Plainly the facts do not support the contention. Mining is not interstate commerce, but, like manufacturing, is a local business subject to local regulation and taxation. Kidd v. Pearson, 128 U.S. 1, 20; Capital City Dairy Co. v. Ohio, 183 U.S. 238, 245; Delaware, Lackawanna Western R.R. Co. v. Yurkonis, 238 U.S. 439, 444; Hammer v. Dagenhart, 247 U.S. 251, 272; United Mine Workers v. Coronado Coal Co., 259 U.S. 344, 410. Its character in this regard is intrinsic, is not affected by the intended use or disposal of the product, is not controlled by contractual engagements, and persists even though the business be conducted in close connection with interstate commerce. Cornell v. Coyne, 192 U.S. 418; Browning v. Waycross, 233 U.S. 16, 22; Delaware, Lackawanna Western R.R. Co. v. Yurkonis, supra; General Railway Signal Co. v. Virginia, 246 U.S. 500; Hammer v. Dagenhart, supra; Arkadelphia Milling Co. v. St. Louis Southwestern Ry. Co., 249 U.S. 134, 151; Crescent Cotton Oil Co. v. Mississippi, 257 U.S. 129, 136; Heisler v. Thomas Colliery Co., 260 U.S. 245.
The ore does not enter interstate commerce until after the mining is done, and the tax is imposed only in respect of the mining. No discrimination against interstate commerce is involved. The tax may indirectly and incidentally affect such commerce, just as any taxation of railroad and telegraph lines does, but this is not a forbidden burden or interference.
The contentions made under the equal protection provision of the Fourteenth Amendment and under the state constitutional provision that "Taxes shall be uniform upon the same class of subjects" present a question of classification and have been argued together.
Consistently with both provisions the legislature of the State may exercise a wide discretion in selecting the subjects of taxation, particularly as respects occupation taxes.

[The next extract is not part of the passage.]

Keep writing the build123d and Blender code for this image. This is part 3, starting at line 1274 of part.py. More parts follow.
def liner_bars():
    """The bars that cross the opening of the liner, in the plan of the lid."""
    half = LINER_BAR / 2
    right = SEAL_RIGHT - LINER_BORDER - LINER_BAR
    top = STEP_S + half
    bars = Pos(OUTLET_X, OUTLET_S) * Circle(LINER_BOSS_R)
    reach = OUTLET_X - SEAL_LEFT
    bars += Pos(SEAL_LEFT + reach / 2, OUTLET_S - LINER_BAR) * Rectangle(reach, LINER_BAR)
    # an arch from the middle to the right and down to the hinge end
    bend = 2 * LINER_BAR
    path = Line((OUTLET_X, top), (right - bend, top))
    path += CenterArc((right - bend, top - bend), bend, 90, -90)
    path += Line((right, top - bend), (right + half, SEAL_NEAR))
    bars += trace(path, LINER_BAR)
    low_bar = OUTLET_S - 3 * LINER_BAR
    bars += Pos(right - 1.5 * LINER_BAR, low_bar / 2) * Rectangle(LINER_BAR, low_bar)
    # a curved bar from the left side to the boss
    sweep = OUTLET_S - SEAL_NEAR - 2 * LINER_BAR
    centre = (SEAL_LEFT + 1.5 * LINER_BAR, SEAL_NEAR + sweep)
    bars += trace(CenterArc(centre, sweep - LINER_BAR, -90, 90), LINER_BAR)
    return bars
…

It may select those who are engaged in one class of business and exclude others, if all similarly situated are brought within the class and all members of the class are dealt with according to uniform rules. Southwestern Oil Co. v. Texas, 217 U.S. 114, 121; State ex rel. v. Parr, 109 Minn. 147, 152. Here the selection is of all who are engaged in mining or producing ores on their own account, that is to say, as owners or lessees. The selection seems to be an admissible one, so we turn to the objections urged against it.
One is that contractors who strip off the overburden of soil, gravel, etc., in open pit mines, other contractors who load the ore in such mines into cars and still others, usually four in a group, who take ore out of underground mines, are not included. But none of these are engaged in mining on their own account. Instead they are working for those who are so engaged. However important their service, they are not principals in the business, but employees; and their pay, whatever it be, is part of the expense of the business. Their omission has a reasonable basis.

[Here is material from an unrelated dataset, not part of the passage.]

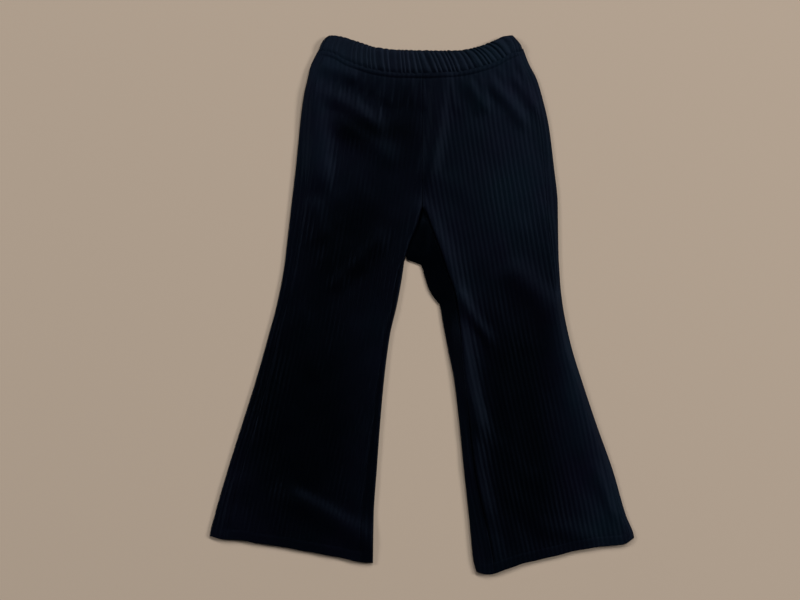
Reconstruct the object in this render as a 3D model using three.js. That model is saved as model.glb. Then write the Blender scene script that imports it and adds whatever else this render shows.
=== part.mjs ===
// A toddler's pull-on flared trousers in rib knit, laid flat on a surface with the front up.
// Millimetres. +X is to the right as seen from above, +Y towards the waist, +Z up from the surface.
// The origin is on the surface, under the middle of the garment.
// Two back panels lie on the surface, turn up round both edges of each leg and meet the front panels on top.
// "right" and "left" are the wearer's, so the right leg lies on the -X side.

import * as THREE from "three";
import { mergeVertices } from "three/addons/utils/BufferGeometryUtils.js";

// Cloth and seams
const CLOTH = 1.4;
const RIB_PITCH = 5;
const RIB_HEIGHT = 0.45;
const SEAM_GAP = 0.3;
const SEAM_DIP = 0.35;

// Height of the upper layer's underside above the surface
const UNDER_REST = 2.5;
const UNDER_LEAST = 1.7;
const UNDER_MOST = 5.3;
const EDGE_RISE = 0.4;

// Waist
const WAIST_LEVEL = 243;
const WAIST_EASE_LEVEL = 150;
const JOIN_BAND = 5;
const STITCH_GROOVE = 1.5;
const DOUBLED = 0.35;
const CASING_DEPTH = 23;
const CASING_WALL = 3;
const CASING_AIR = 0.4;
const GATHERS = 36;
const GATHER_HEIGHT = 0.5;

// Hem
const HEM_DEPTH = 11;
const HEM_EASE_LEVEL = -150;
const STITCH_DIP = 0.3;
const STITCHED_RIB = 0.4;

// How finely the walls are divided. A rib has a crest and a valley, so its points are half a pitch apart.
const HALF_RIB = RIB_PITCH / 2;
const FIRST_RIB_AT = -30;
const LAST_RIB_AT = 140;
const RIB_SNAP = 0.9;
const LINING_STEP = 3;
const FLAP_LINING_STEPS = 2;
const FLOOR_STEPS = 8;
const FOLD_STEPS = 3;
const CASING_TURN_STEPS = 4;
const CASING_BACK_STEPS = 16;
const SOLVER_ROUNDS = 8;

// Heights of the cross rows between the waist band and the hem
const HIP_ROWS = [231, 222, 213, 204, 195, 186, 176, 165, 152, 137, 120];
const CROTCH_ROWS = [105, 95, 83, 66, 49, 43, 31, 16, 0];
const LEG_ROWS = [-22, -46, -72, -100, -130, -158, -182, -204, -224, -243];

// The lower edge of the waist casing, all along the front
const CASING_FOOT = [
  { x: -108, y: 268 },
  { x: -94, y: 264.5 },
  { x: -80, y: 256.5 },
  { x: -65, y: 251 },
  { x: -47, y: 246 },
  { x: -22, y: 243.2 },
  { x: 6, y: WAIST_LEVEL },
  { x: 28, y: 243.8 },
  { x: 45, y: 245.8 },
  { x: 62, y: 249.8 },
  { x: 79, y: 255.6 },
  { x: 90, y: 262 },
  { x: 105, y: 268.5 },
];

// The folded upper edge of the casing
const CASING_HEAD = [
  { x: -102, y: 281 },
  { x: -94, y: 282.4 },
  { x: -84, y: 281 },
  { x: -65, y: 275 },
  { x: -46, y: 269.4 },
  { x: -22, y: 267.2 },
  { x: 20, y: 266.4 },
  { x: 40, y: 266.8 },
  { x: 55, y: 269.6 },
  { x: 74, y: 276.2 },
  { x: 86, y: 281.6 },
  { x: 94, y: 282.4 },
  { x: 100, y: 279 },
];

// Half width of the casing from its foot (0) to its head (1)
const CASING_SIDE = [
  { up: 0, right: 108.5, left: 105.5 },
  { up: 0.5, right: 106, left: 104 },
  { up: 0.85, right: 102.6, left: 100.4 },
  { up: 1, right: 99.5, left: 96.5 },
];

// The casing's cross-section, in half walls out from its middle line
const CASING_PROFILE = [
  { up: 0, out: 0.55 },
  { up: 0.14, out: 0.95 },
  { up: 0.5, out: 1.05 },
  { up: 0.86, out: 0.95 },
  { up: 1, out: 0.35 },
  { up: 1, out: -0.35 },
  { up: 0.5, out: -1 },
  { up: 0, out: -0.55 },
];

// How far the gathers slant across the casing, per millimetre of its height
const GATHER_SLANT = [
  { x: -108, slant: 0 },
  { x: -30, slant: -0.05 },
  { x: 10, slant: -0.2 },
  { x: 50, slant: -0.42 },
  { x: 85, slant: -0.5 },
  { x: 106, slant: 0 },
];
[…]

Another objection is that all owners and lessees who mine or produce ore are included while those who do extensive development work, but remove no ore, are omitted. This is not fairly subject to criticism. Equality does not require that unproductive mining be taxes along with productive mining. Besides, if ore is uncovered or made accessible by such development work the tax will be imposed when the ore is mined.

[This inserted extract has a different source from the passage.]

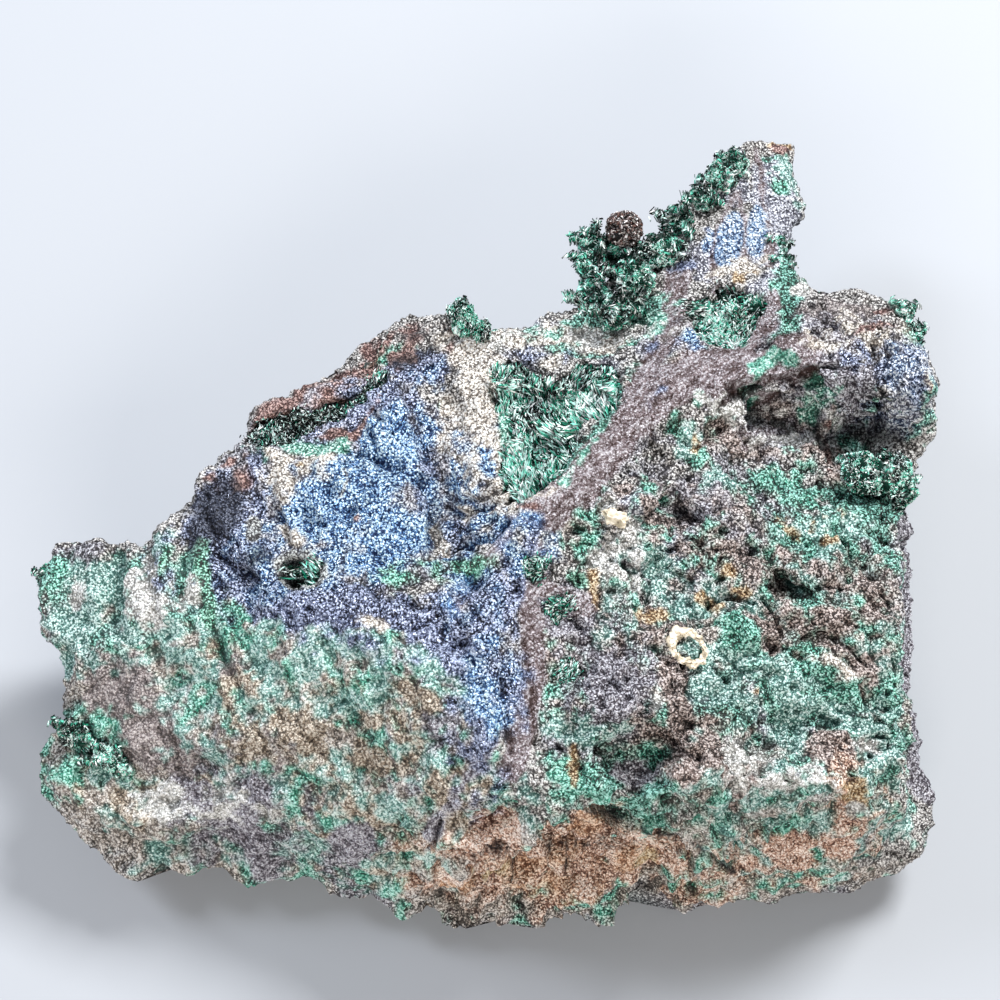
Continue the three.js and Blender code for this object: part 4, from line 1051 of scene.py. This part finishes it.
def paint(mesh):
    """Colours every point of the stone, layer over layer, with a dark, a middle and a
    light shade for the grains there."""
    points, normals = points_of(mesh), normals_of(mesh)
    ragged = 0.6 * lumps(points, 5, 3, 8) + 0.5 * lumps(points, 1.6, 2, 9)
    seen = ramp(normals[:, 2], -0.5, 0.0) * ramp(points[:, 2], 3, 8)
    shades = [np.tile(linear(code), (len(points), 1)) for code in BARE_ORE]
    dullness, metal = np.full(len(points), BARE_DULLNESS), np.full(len(points), BARE_METAL)
    for number, mineral in enumerate(MINERALS.values()):
        edge = mineral.ragged * ragged
        solid = share_covered(points, mineral.solid, edge, mineral.soft)
        mottled = share_covered(points, mineral.mottled, edge, MOTTLED_SOFT_MM, MOTTLED_COVER)
        amount = seen * np.maximum(solid, mottled) + (1 - seen) * mineral.unseen
        flecks = 0.7 * lumps(points, 3.6, 3, 20 + number) + 0.4 * lumps(points, 1.3, 2, 40 + number)
        cover = ramp(amount + mineral.broken * flecks, 0.36, 0.64) * ramp(amount, 0.0, 0.25)
        for shade, code in zip(shades, mineral.shades):
            shade += cover[:, None] * (linear(code) - shade)
        dullness += cover * (mineral.dullness - dullness)
        metal += cover * (mineral.metal - metal)
    # the dark film and painted shade lie on their own patches, and painted shade lies down in the deep
    # cracks
    film_and_shade = seen * ramp(depth_inside(points, DARK_FILM_AND_SHADE) + 0.8 * ragged, -0.5, 1.2)
    shaken = 0.4 * np.stack([lumps(points, 3, 2, seed) for seed in (1, 2, 3)], axis=1)
    deep = cracks(points + shaken, points @ FROM_THE_FRONT + shaken[:, :2], 0.75)
    film_and_shade = np.maximum(film_and_shade, 1.2 * ramp(deep, 0.85, 1.5))
    for name, shade in zip(("dark_shade", "middle_shade", "light_shade"), shades):
        shade += 0.75 * film_and_shade[:, None] * (linear(FILM_AND_SHADE_COLOUR) - shade)
        layer = mesh.color_attributes.new(name, "FLOAT_COLOR", "POINT")
        layer.data.foreach_set("color", shade.ravel().astype(np.float32))
    # painted shade: the tone is lowered where the stone lies below its surroundings
    hollow_shade = ramp(hollowness(mesh, points, normals), 0.02, 0.35)
    wall = near_wall(points, points)
    tone = (0.16 + 0.2 * wall) * lumps(points, 4.0, 3, 60) + 0.1 * lumps(points, 1.7, 2, 61)
    for name, values in {
        "tone": tone - 0.5 * hollow_shade + TONE_LIFT + 0.04 * wall,
        "dullness": dullness,
        "metal": metal,
        "fibrous": ramp(depth_inside(points, FIBROUS), -3, 3),
        "veined": seen * ramp(depth_inside(points, SMOOTH_VEIN) + 0.7 * ragged, -0.6, 0.6),
    }.items():
        attribute = mesh.attributes.new(name, "FLOAT", "POINT")
        attribute.data.foreach_set("value", np.asarray(values, np.float32))


# ---------------------------------------------------------------- crystals
def unit(vectors):
    return vectors / np.linalg.norm(vectors, axis=-1, keepdims=True)


def crystal_template(sides, flat, blunt):
    """One crystal, 1 wide and 1 long, standing on the origin, that narrows to a point or a
    blunt end: its corners, its triangles, and the side that each triangle is on."""
    bm = bmesh.new()
    bmesh.ops.create_circle(bm, segments=sides, radius=0.5, cap_ends=True)
    for rise, narrow in ((0.75, 1.0), (0.25, blunt)):
        top = [face for face in bm.faces if face.normal.z > 0.5 or len(bm.faces) == 1]
        grown = bmesh.ops.extrude_face_region(bm, geom=top)["geom"]
        rim = [item for item in grown if isinstance(item, bmesh.types.BMVert)]
        if rise < 0.5:
            bmesh.ops.delete(bm, geom=top, context="FACES_ONLY")
        bmesh.ops.translate(bm, verts=rim, vec=(0, 0, rise))
        bmesh.ops.scale(bm, verts=rim, vec=(narrow, narrow, 1))
        bmesh.ops.recalc_face_normals(bm, faces=bm.faces)
    bmesh.ops.remove_doubles(bm, verts=bm.verts, dist=1e-4)
    bmesh.ops.scale(bm, verts=bm.verts, vec=(1, flat, 1))
    bmesh.ops.triangulate(bm, faces=bm.faces)
    bm.normal_update()
    corners = np.array([v.co for v in bm.verts])
    # the operators leave faces in no fixed order, so they are sorted by their corners
    triangles, normals = [], []
    for face in sorted(bm.faces, key=lambda face: sorted(v.index for v in face.verts)):
        around = [v.index for v in face.verts]
        first = around.index(min(around))
        triangles.append(around[first:] + around[:first])
        normals.append(face.normal[:])
    turn = np.arctan2(*np.array(normals).T[[1, 0]]) / (2 * math.pi)
    side = np.round(turn * sides).astype(int) % sides
    bm.free()
    return corners, np.array(triangles), side


NEEDLE = crystal_template(sides=3, flat=0.6, blunt=0.0)
STUB = crystal_template(sides=4, flat=0.8, blunt=0.3)
PAINTED_GLINTS = 0.3  # the share of facets given a painted glint


def crystals_mesh(name, template, roots, directions, lengths, widths, tones, rng):
    """Copies of the template, one on each root, joined in one mesh with the map that the
    crystal materials read. Sizes are in millimetres."""
    corners, triangles, side_of = template
    count = len(roots)
    helper = np.where(np.abs(directions[:, 2:3]) < 0.9, [[0.0, 0.0, 1.0]], [[1.0, 0.0, 0.0]])
    side = unit(np.cross(directions, helper))
    other = np.cross(directions, side)
    spin = rng.random((count, 1)) * 2 * math.pi
    side, other = np.cos(spin) * side + np.sin(spin) * other, np.cos(spin) * other - np.sin(spin) * side
    axes = ((widths, side), (widths, other), (lengths, directions))
    placed = roots[:, None, :] + sum(
        corners[None, :, i:i + 1] * size[:, None, None] * axis[:, None, :]
        for i, (size, axis) in enumerate(axes)
    )
    faces = triangles[None] + np.arange(count)[:, None, None] * len(corners)
    mesh = bpy.data.meshes.new(name)
    mesh.from_pydata(boxed(placed.reshape(-1, 3)).tolist(), [], faces.reshape(-1, 3).tolist())
    # each side has its own tone, and a few get a painted glint
    shape = (count, side_of.max() + 1)
    tone = tones[:, None] + 0.16 * rng.normal(size=shape)
    tone = np.where(rng.random(shape) < PAINTED_GLINTS, 0.82 + 0.18 * rng.random(shape), tone)
    tone = np.clip(tone, 0.01, 0.99)[:, side_of]
    # the map keeps a little width, so that no facet's map is a line
    across = tone[:, :, None] + corners[triangles][None, :, :, 0] * 0.01
    upward = np.broadcast_to(np.clip(corners[triangles][None, :, :, 2], 0.01, 0.99), across.shape)
    store_map(mesh, across, upward)
    mesh.update()
    return mesh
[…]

Among the deductions which the act provides shall be made from the value of the ore before computing the tax is "The amount of royalties paid on the ore mined and produced during the year." This provision is assailed as working a serious discrimination in favor of those who operate under leases and pay royalties, as all the lessees do, and against owners who operate their own mines and pay no royalties. The question is an important one and has not been before the Supreme Court of the State. It apparently requires a construction of the particular provision along with other parts of the act, and possibly of the state constitutional provision. After that it may be that there would be need for turning to the Fourteenth Amendment. "Only those whose rights are directly affected can properly question the constitutionality of a state statute and invoke our jurisdiction in respect thereto." Hendrick v. Maryland, 235 U.S. 610, 621; Hatch v. Reardon, 204 U.S. 152, 160; Plymouth Coal Co. v. Pennsylvania, 232 U.S. 531, 544. The record shows that of the many iron mines in the State all but six are operated under leases and that none of the six was operated in any way during 1921, the year in respect of which the tax was about to be imposed when these suits were begun. Therefore no tax could be imposed in respect of the six mines based on that year's operations, and it is made plain that the defendants have no purpose to impose one. It cannot be merely assumed that mining has been resumed at those mines nor that any tax in respect of them for later years is now threatened. The situations in these cases is therefore such that none of the plaintiffs is entitled to invoke a decision of the question. We accordingly leave it entirely open.
It also is said that the royalty provision and others respecting deductions will work a discrimination as between different lessees in that some will be subjected to a higher tax than others. No doubt there will be differences in the amount, but they will result from differences in situation and not from differences in treatment. Some lessees pay higher royalties than others and will secure a higher deduction on that score. Some are subjected to greater expense in mining than others and will secure reductions accordingly. And some are subjected to higher local taxes on their mines than others — the mines being scattered through several counties and minor municipal subdivisions — and this will cause the deductions to vary. But all lessees will have the benefit of deductions adjusted to the royalties, expenses and taxes actually paid; and the value of the ore, according to which the tax will be computed, will in each instance be its actual value when it is brought out of the mine less those deductions. In short, the tax is to be adjusted to the value of the output less the major expenses of the business, and this according to uniform rules. We, therefore, cannot say that it is intended to or will work any arbitrary or unreasonable discrimination as between different lessees.